Antiguamente, las ideas progresistas, bajo la labor de las asociaciones, consiguieron que la población, acostumbrada a siglos de absolutismo, tomara el camino de las libertades y del progreso. Esta dinámica se corta con las guerras mundiales y el surgimiento de la Guerra Fría, con dos grandes bloques mundiales: uno de ellos, el soviético, que lidera lo que era la izquierda, y lo convierte en un movimiento que procura favorecer unos países de un “bando” o, quizás, convertir a su propia nación en parte de ese bloque. Entonces la izquierda ya no lucha ni se organiza de abajo hacia arriba, sino de igual a igual, en un sistema internacional de países que compiten en abusos y despropósitos. Ocurre entonces que la “izquierda” pasa a ser un igual al sistema opresor, se convierte en parte de otro sistema, que reproduce las mismas lógicas de poder y fuerza. La lucha se aleja de la gente humilde, y ahora son instituciones y gobernantes contra otras instituciones y gobernantes. Desde entonces, podemos observar que, más allá de las apariencias de supuestos “triunfos” en la Guerra Fría, la gente, los trabajadores, han ido perdiendo influencia, derechos y reivindicaciones día tras día, sumándose el colapso de ese bloque, que se había apropiado de la izquierda, dejándonos en el actual escenario. Se olvidó y abandonó aquella izquierda anterior y nos encontramos ahora en la situación del siglo XIX, pero con Estados que han aprendido mucho desde entonces, y ahora con esos exgobernantes “rojos” que suspiran por restablecer las instituciones colapsadas de su bloque.
El desastre está garantizado y la única esperanza es seguir el ejemplo de esa labor que triunfó hace dos siglos. Aunque el Estado ha aprendido, en esencia se trata de estar con la gente e influir con ideas y palabras, desde la igualdad, esto es, que tu hablas, pero también escuchas, entablándose un diálogo, aunque sea con ideas y principios opuestos, en el que se razona y se comprende, por parte de todos. Sólo así se hace un movimiento de la gente y no de vanguardias ni de Estados. En ese movimiento social, las instituciones no son parte, pues deben responder a toda la población, sin emanar la ideología de ningún sector, pero en cambio, sí la hegemónica que aprueba el Estado, que aglutina precisamente esas instituciones, ya que por y para eso mismo son un servicio “público”. Las instituciones no cambian a la gente, sino la gente cambia las instituciones.
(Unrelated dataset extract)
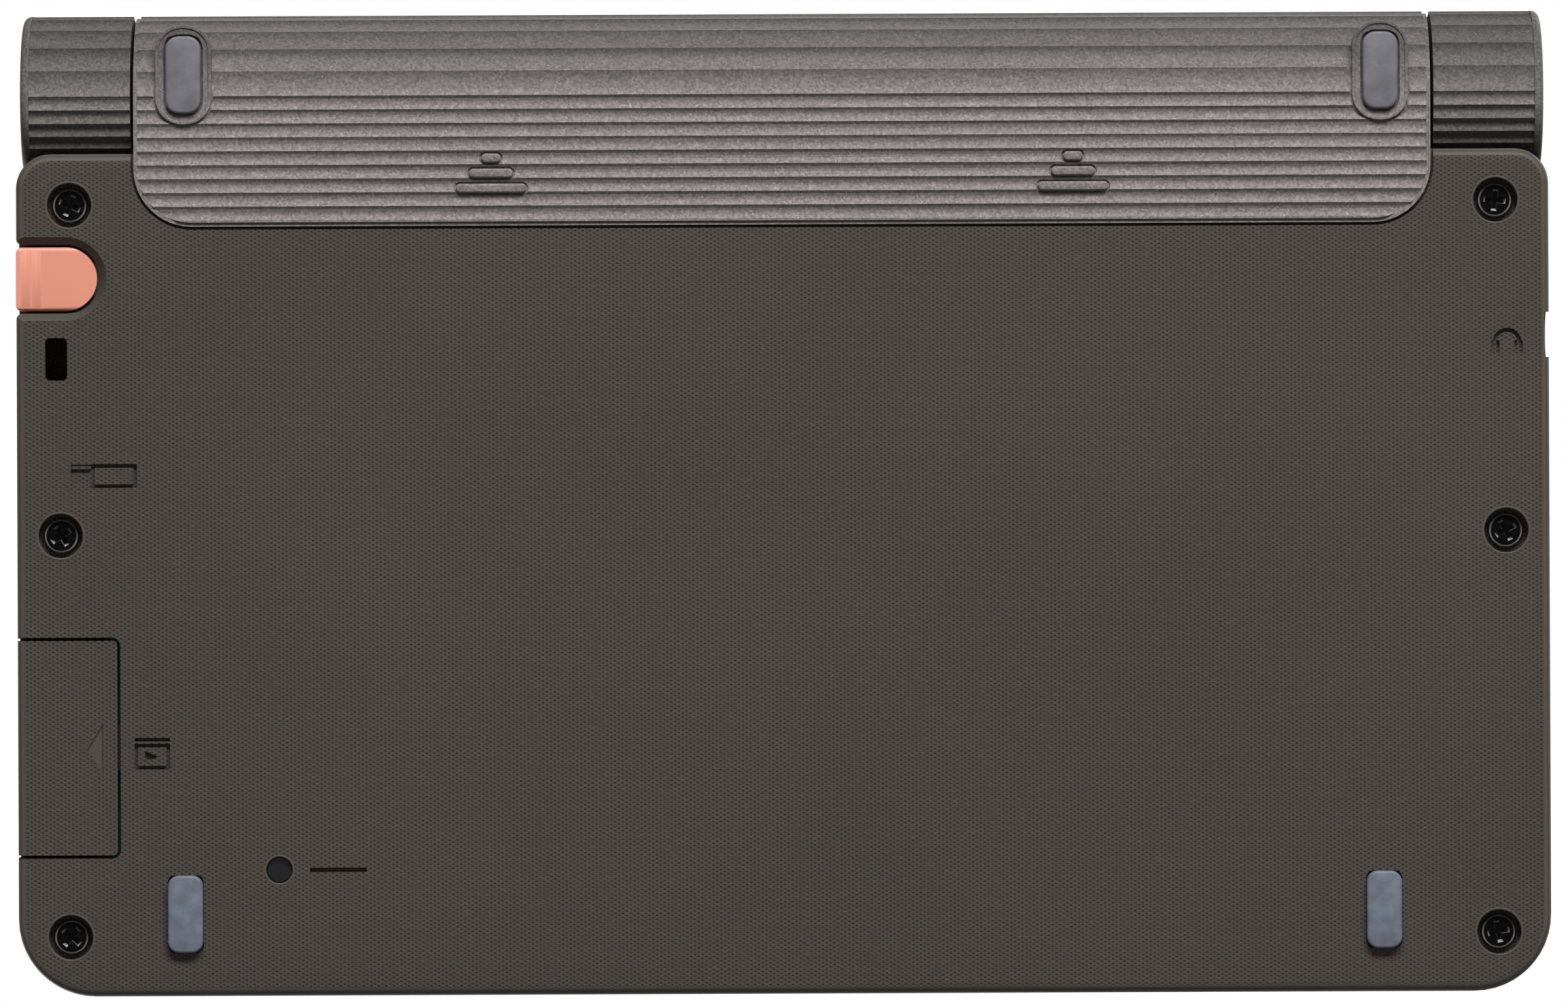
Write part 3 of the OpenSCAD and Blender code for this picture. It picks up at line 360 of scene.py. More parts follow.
def finish(name, colour, rough, patch=0.08, patch_size=0.03, grain=0.05, grain_size=0.0004, bump=0.02, **fixed):
    """A Principled finish whose colour and roughness vary; returns its parts for further work."""
    material, tree = new_material(name)
    shader = tree.nodes.new("ShaderNodeBsdfPrincipled")
    out = tree.nodes.new("ShaderNodeOutputMaterial")
    tree.links.new(shader.outputs[0], out.inputs[0])
    wear = place_group(tree, handling, Patch=patch_size, Grain=grain_size)
    base = linear(colour)
    dull = [c * (1 - patch) for c in base]
    bright = [c * (1 + patch) for c in base]
    patches = scaled_range(tree, wear.outputs["Patches"], 0.3, 0.7)
    colour_out = mix_colour(tree, patches, dull, bright)
    tree.links.new(colour_out, shader.inputs["Base Color"])
    tree.links.new(
        scaled_range(tree, wear.outputs["Grains"], 0.3, 0.7, rough - grain, rough + grain),
        shader.inputs["Roughness"])
    relief = tree.nodes.new("ShaderNodeBump")
    relief.inputs["Strength"].default_value = 1.0
    relief.inputs["Distance"].default_value = bump * MM
    tree.links.new(wear.outputs["Grains"], relief.inputs["Height"])
    tree.links.new(relief.outputs[0], shader.inputs["Normal"])
    for socket, value in fixed.items():
        shader.inputs[socket.replace("_", " ")].default_value = value
    return {"material": material, "tree": tree, "shader": shader, "wear": wear,
            "colour": colour_out, "relief": relief}


# %% Case plastic: pits darken the colour and dent the surface, edges get a painted highlight
PIT_DEPTH = 0.06
# How far the painted highlight lightens the rounded edges.
EDGE_HIGHLIGHT = 0.42


def pitted(name, colour, rough):
    made = finish(name, colour, rough, patch=0.07, grain_size=0.00018, Specular_IOR_Level=0.16)
    tree = made["tree"]
    holes = place_group(tree, pits)
    darker = mix_colour(tree, scaled_range(tree, holes.outputs["Pit"], 0, 1, 0, 0.62),
                        made["colour"], [c * 0.25 for c in linear(colour)])
    # Painted glints: bright specks on the grain.
    specks = scaled_range(tree, made["wear"].outputs["Grains"], 0.6, 0.78, 0, 0.5)
    grain_glints = mix_colour(tree, specks, darker, [c * 2.6 for c in linear(colour)])
    # Painted highlight: rounded edges turned lighter.
    painted_highlight = maths(tree, "MULTIPLY", holes.outputs["Edge"], EDGE_HIGHLIGHT)
    tree.links.new(mix_colour(tree, painted_highlight, grain_glints, [c * 2.2 for c in linear(colour)]),
                   made["shader"].inputs["Base Color"])
    depth = tree.nodes.new("ShaderNodeBump")
    depth.invert = True
    depth.inputs["Distance"].default_value = PIT_DEPTH * MM
    tree.links.new(holes.outputs["Pit"], depth.inputs["Height"])
    tree.links.new(made["relief"].outputs[0], depth.inputs["Normal"])
    tree.links.new(depth.outputs[0], made["shader"].inputs["Normal"])
    return made["material"]


case_plastic = pitted("case_plastic", (71, 66, 61), 0.6)


# %% [markdown]
# Metallic paint is brightest where it faces the eye and darkens where the form curves away. That
# shade is painted into the colour here: the tube at the hinge is darker behind its axis than in
# front, by a slow darkening across the tube, read from the place on the object, that gives it depth
# under a soft lamp. A painted shade also lies on the rear wall of each flute, just below the crest.
# The angle round the tube's axis says where in its flute a point lies, so the dark lines follow the
# solid's own flutes. The barrels also get a painted shadow towards the front, where they dip behind
# the case's step.

# %% Metallic paint: flakes shift the colour, sparks stand out, shade is painted on the tubes
# Painted shade behind the tube's axis: the colour darkens over this length.
BACK_SHADE_LENGTH = 4.5 * MM
# Painted shadow on the barrels towards the front, where they dip behind the case's step.
FRONT_SHADOW_START = 1.5 * MM
FRONT_SHADOW_LENGTH = 6.0 * MM
# Painted shade on the rear wall of each flute: how far the colour darkens there.
FLUTE_SHADE = 0.42
COVER_FLUTE_PITCH = 103 / 6
BARREL_FLUTE_PITCH = 180 / 10
tube_axis = frame["record"]["behaviour"]["joints"][0]["pos_m"]
tube_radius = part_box("hinge_barrel_left")[1][1] - tube_axis[1]


def flute_painted_shade(tree, place, facing, pitch):
    """Painted shade, from 0 to 1 across each flute of the tube's rear half, darkest beside the rear crest."""
    back = maths(tree, "SUBTRACT", place.outputs[1], tube_axis[1])
    down = maths(tree, "SUBTRACT", tube_axis[2], place.outputs[2])
    angle = maths(tree, "ARCTAN2", back, down)
    share = maths(tree, "FRACT", maths(tree, "DIVIDE", angle, math.radians(pitch)))
    reach = maths(tree, "SQRT", maths(tree, "ADD", maths(tree, "MULTIPLY", back, back),
                                      maths(tree, "MULTIPLY", down, down)))
    grooved = maths(tree, "MULTIPLY", maths(tree, "LESS_THAN", reach, tube_radius - 0.015 * MM),
                    maths(tree, "LESS_THAN", maths(tree, "ABSOLUTE", facing.outputs[0]), 0.3))
    rear = scaled_range(tree, angle, math.radians(4), math.radians(30))
    dark = maths(tree, "POWER", share, 3.0)
    return maths(tree, "MULTIPLY", maths(tree, "MULTIPLY", dark, rear), grooved)


def metallic(name, colour, rough, back_shade, flute_pitch, front_shadow=1.0):
    made = finish(name, colour, rough, patch=0.05, grain_size=0.0003, bump=0.02, Specular_IOR_Level=0.1)
    tree = made["tree"]
    specks = place_group(tree, flakes)
    base = linear(colour)
    # Painted light on the flakes: each flake's colour shifts by its random value, and the brightest few get a
    # painted glint.
    tinted = mix_colour(tree, scaled_range(tree, specks.outputs["Flake"], 0, 1, 0, 1),
                        [c * 0.74 for c in base], [c * 1.26 for c in base])
    sparkling = mix_colour(tree, maths(tree, "MULTIPLY", specks.outputs["Spark"], 0.5), tinted,
                           [min(1.0, c * 2.0) for c in base])
    coords = tree.nodes.new("ShaderNodeTexCoord")
    place = tree.nodes.new("ShaderNodeSeparateXYZ")
    tree.links.new(coords.outputs["Object"], place.inputs[0])
    facing = tree.nodes.new("ShaderNodeSeparateXYZ")
    tree.links.new(coords.outputs["Normal"], facing.inputs[0])
    # Painted shade: the colour darkens behind the tube's axis.
    behind = scaled_range(tree, place.outputs[1], tube_axis[1], tube_axis[1] + BACK_SHADE_LENGTH)
    with_painted_shade = mix_colour(tree, behind, sparkling, [back_shade] * 3, "MULTIPLY")
    # Painted shadow: the colour darkens ahead of the axis, towards the case's step.
    ahead = scaled_range(tree, place.outputs[1], tube_axis[1] - FRONT_SHADOW_START,
                         tube_axis[1] - FRONT_SHADOW_START - FRONT_SHADOW_LENGTH)
    with_painted_shade = mix_colour(tree, ahead, with_painted_shade, [front_shadow] * 3, "MULTIPLY")
    # The painted shade in the flutes is multiplied into the colour.
    tree.links.new(mix_colour(tree, flute_painted_shade(tree, place, facing, flute_pitch), with_painted_shade, [FLUTE_SHADE] * 3, "MULTIPLY"),
                   made["shader"].inputs["Base Color"])
    return made["material"]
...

Eso es lo que no entienden los izquierdistas de ahora, pero sí los derechistas, y por eso han crecido en influencia en los últimos tiempos, con terrible pero predecible éxito, pero también con sus limitaciones, porque afortunadamente la derecha tampoco entiende lo popular, pero porque tampoco le hizo falta y puede que lo tema si llega a ser muy importante.
Los izquierdistas de ahora dicen que esa labor parlamentaria puede ser compatible con lo que hemos dicho de lo popular, asociativo o militante. Pero vemos que quienes afirman eso ocupan todo su tiempo en el parlamentarismo y en la prensa, y no se les ve, día a día, en el activismo ni en la organización de base, y si lo hacen su éxito institucional queda sin necesidad de comentarios. Porque, al final, todo esto se debe a que esa compatibilidad sólo es formal, de palabras: en la realidad es un choque de visión de la organización y del activismo. Siendo la izquierda lo que debe progresar y buscar el mejoramiento social, mientras que la derecha es lo conservador y el orden establecido, no cabe duda de que el propio sistema económico, el funcionamiento parlamentario y la legislación, cuyos cambios son difíciles y lentos, promueven el status quo, pues no pueden hacer muchos cambios esenciales y necesarios, como el absurdo legislativo de la “propiedad privada”, el autoritarismo patronal o los desastres de las fronteras nacionales. Hay que abandonar ese camino, cuanto más mejor, y seguir, en los nuevos tiempos, el modelo que siempre ha provocado nuestro fortalecimiento y crecimiento, es decir, el asociacionismo, el asamblearismo, el activismo, el federalismo, la autonomía, la solidaridad y la horizontalidad. La situación súper estatista y la confusión tras la derrota de las izquierdas, hace ya varias décadas, no deja una situación sencilla, pero las crisis y colapsos institucionales se han dado a lo largo de la historia, e incluso podemos ver serios atisbos como se pudo observar en Francia o Grecia, pero al final la militancia, basada en el asociacionismo popular en normas libertarias, es el único camino eficaz, como mostró aquellos momentos históricos en los que las clases bajas pasaron del absolutismo a movimientos obreros y campesinos masivos y combativos.